Task description: Take each line containing the word "names" and copy it.

Data:
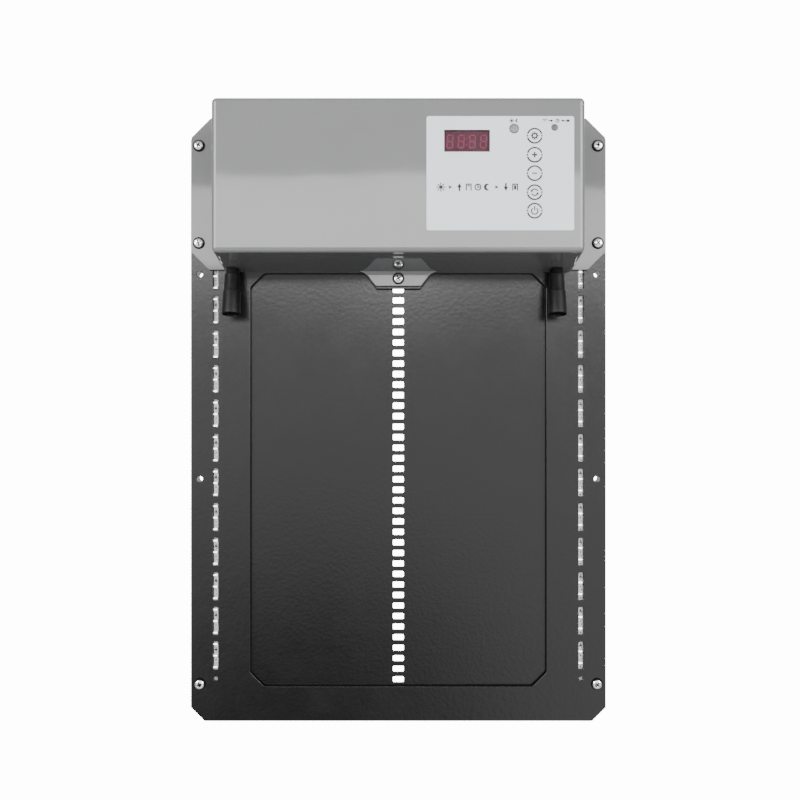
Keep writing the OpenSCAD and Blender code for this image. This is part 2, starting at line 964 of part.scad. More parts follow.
module gearbox_case() {
    color("dimgray")
    difference() {
        union() {
            difference() {
                translate([case_x0, case_y0, case_z0])
                    cube([case_x1 - case_x0 - lid_t - 0.05, case_y1 - case_y0, case_z1 - case_z0]);
                translate([case_x0 + case_wall, case_y0 + case_wall, case_z0 + case_wall])
                    cube([
                        case_x1 - case_x0, case_y1 - case_y0 - 2 * case_wall,
                        case_z1 - case_z0 - 2 * case_wall
                    ]);
            }
            for (p = case_screw)
                xcyl(case_x0 + 1, p[0], p[1], case_boss_r, case_x1 - case_x0 - lid_t - 1.1);
            translate([worm_x - 4, case_y0 + 1, worm_z0 - 3.5])
                cube([8, worm_y + 4 - case_y0 - 1, 2.9]);
        }
        xcyl(case_x0 - 1, out_y, out_z, shaft_d / 2 + 0.05, 5);
        xcyl(case_x0 + 0.45, cluster_y, cluster_z, axle_r + 0.02, 5);
        translate([worm_x, worm_y, case_z1 - 5])
            cylinder(r = 4.4, h = 10);
        translate([worm_x, worm_y, worm_z0 - 3.2])
            cylinder(r = 1.05, h = 5);
        for (p = case_screw)
            xcyl(case_x0 - 1, p[0], p[1], m3_hole_r, 12);
    }
}

module gearbox_lid() {
    color("dimgray")
    difference() {
        translate([case_x1 - lid_t, case_y0, case_z0])
            cube([lid_t, case_y1 - case_y0, case_z1 - case_z0]);
        xcyl(case_x1 - 3, out_y, out_z, shaft_d / 2 + 0.05, 5);
        xcyl(case_x1 - 3, cluster_y, cluster_z, axle_r + 0.02, 2.6);
    }
}

module gearbox_screws() {
    color("silver")
    for (p = case_screw)
        translate([bracket_x0, p[0], p[1]])
            rotate([0, 90, 0])
                small_screw(8);
}

module motor_bracket() {
    color("lightsteelblue")
    difference() {
        union() {
            translate([bracket_x0, case_y0, bracket_z0])
                cube([bracket_t - 0.05, y_front - case_y0, bracket_z1 - bracket_z0]);
            translate([bracket_x0, y_front - bracket_t, bracket_z0])
                cube([bracket_x1 - bracket_x0, bracket_t, case_z0 - bracket_z0 - 1.5]);
            translate([bracket_x0, y_front - bracket_t, case_z1 + 1.5])
                cube([bracket_x1 - bracket_x0, bracket_t, bracket_z1 - case_z1 - 1.5]);
        }
        xcyl(bracket_x0 - 1, out_y, out_z, 6, 4);
        for (p = case_screw)
            xcyl(bracket_x0 - 1, p[0], p[1], m3_hole_r, 4);
        for (z = bracket_screw_z)
            ycyl(bracket_screw_x, y_front - bracket_t - 2, z, m3_hole_r, 6);
    }
}

module bracket_screws() {
    color("silver")
    for (z = bracket_screw_z)
        translate([bracket_screw_x, y_front - bracket_t, z])
            rotate([-90, 0, 0])
                small_screw(4);
}

module control_board() {
    color("darkgreen")
    difference() {
        translate([board_x0, board_y0, board_z0])
            cube([board_x1 - board_x0, board_t, board_z1 - board_z0]);
        for (x = board_screw_x, z = board_screw_z)
            ycyl(x, board_y0 - 1, z, 1.25, 4);
    }
}

module board_screws() {
    color("silver")
    for (x = board_screw_x, z = board_screw_z)
        translate([x, board_y0 + board_t, z])
            rotate([90, 0, 0])
                small_screw(5, 1.15, 2.2, 1.4);
}

module tact_switches() {
    color("#252525")
    for (z = button_z)
        translate([button_x - 3, board_y0 - tact_h, z - 3])
            cube([6, tact_h, 6]);
}

module board_parts() {
    y = board_y0 + board_t;
    color("#252525")
    translate([60, y, 200])
        cube([14, 12, 19]);
    color("#252525")
    translate([38, y, 180])
        cube([10, 2, 10]);
    color("#252525")
    translate([58, y, 180])
        cube([8, 1.8, 5]);
    color("#252525")
    ycyl(48, y, 222, 6, 9);
    color("whitesmoke")
    for (x = [76, 92])
        translate([x, y, 176])
            cube([12, 8, 6]);
    color("#303060")
    for (x = [84, 96])
        ycyl(x, y, 226, 4, 11);
}

// Open tray with end walls for two round cells, screwed down between them
module battery_holder() {
    color("#202022")
    difference() {
        translate([holder_x0, holder_y0, cell_z[0] - 11])
            cube([holder_x1 - holder_x0, y_front - 0.1 - holder_y0, cell_z[1] - cell_z[0] + 22]);
        for (z = cell_z) {
            xcyl(holder_x0 + 2.5, cell_y, z, cell_r + 0.3, cell_l + 2);
            translate([holder_x0 + 2.5, cell_y - 15, z - cell_r - 0.3])
                cube([cell_l + 2, 15, 2 * cell_r + 0.6]);
        }
        for (x = holder_screw_x) {
            ycyl(x, holder_y0 - 1, holder_screw_z, 3, holder_seat_y - holder_y0 + 1);
            ycyl(x, holder_seat_y - 1, holder_screw_z, m3_hole_r, 6);
        }
    }
}

module holder_screws() {
    color("silver")
    for (x = holder_screw_x)
        translate([x, holder_seat_y, holder_screw_z])
            rotate([-90, 0, 0])
                small_screw(y_rear - holder_seat_y);
}

module battery_cells() {
    color("steelblue")
    for (z = cell_z) {
        xcyl(holder_x0 + 3.5, cell_y, z, cell_r, cell_l - 1.2);
        xcyl(holder_x0 + cell_l + 2, cell_y, z, 2.8, 1.4);
    }
}

front_panel();
door_panel();
left_side_frame();
right_side_frame();
left_door_guide();
right_door_guide();
left_light_strip();
right_light_strip();
left_strip_lamps();
right_strip_lamps();
strip_resistors();
housing_cover();
keypad_label();
display_window();
display_module();
light_sensor();
status_lamp();
button_set();
button_plus();
button_minus();
button_cycle();
button_power();
left_cable_boot();
right_cable_boot();
flange_screws();
tab_screw();
frame_screws();
frame_nuts();
rear_bridge();
bridge_screws();
backing_pads();
door_pinion();
output_shaft();
output_gear();
cluster_axle();
worm_wheel();
worm();
motor_can();
motor_terminals();
gearbox_case();
gearbox_lid();
gearbox_screws();
motor_bracket();
bracket_screws();
control_board();
board_screws();
tact_switches();
board_parts();
battery_holder();
holder_screws();
battery_cells();
left_socket();
right_socket();
socket_nuts();
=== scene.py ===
import math

import bmesh
import bpy
from mathutils import Matrix, Vector


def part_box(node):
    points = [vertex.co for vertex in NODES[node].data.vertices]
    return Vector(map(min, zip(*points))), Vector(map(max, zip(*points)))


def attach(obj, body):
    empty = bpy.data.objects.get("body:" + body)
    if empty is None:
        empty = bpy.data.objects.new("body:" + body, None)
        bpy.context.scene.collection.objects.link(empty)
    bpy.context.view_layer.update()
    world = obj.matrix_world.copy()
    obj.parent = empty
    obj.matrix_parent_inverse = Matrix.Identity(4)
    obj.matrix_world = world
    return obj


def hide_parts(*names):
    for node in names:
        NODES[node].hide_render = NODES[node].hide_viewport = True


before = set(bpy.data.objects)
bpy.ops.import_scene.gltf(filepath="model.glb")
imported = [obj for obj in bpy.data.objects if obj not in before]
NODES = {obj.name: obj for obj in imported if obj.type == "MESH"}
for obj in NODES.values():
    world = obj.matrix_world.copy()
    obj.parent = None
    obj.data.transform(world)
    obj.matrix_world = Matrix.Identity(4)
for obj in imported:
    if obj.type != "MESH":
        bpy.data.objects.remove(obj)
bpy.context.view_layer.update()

# Automatic coop door: the looks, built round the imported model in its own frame.
# Metres, +Z up, the front faces -Y. Sizes marked _MM are millimetres and go through MM.

MM = 0.001

# ---------------------------------------------------------------- sizes from the frame

PANEL_LO, PANEL_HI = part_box("front_panel")
DOOR_LO, DOOR_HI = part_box("door_panel")
COVER_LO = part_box("housing_cover")[0]
LABEL_LO, LABEL_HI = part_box("keypad_label")
LENS_LO, LENS_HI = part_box("display_window")
BUTTONS = ("button_set", "button_plus", "button_minus", "button_cycle", "button_power")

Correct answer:
def hide_parts(*names):
    for node in names:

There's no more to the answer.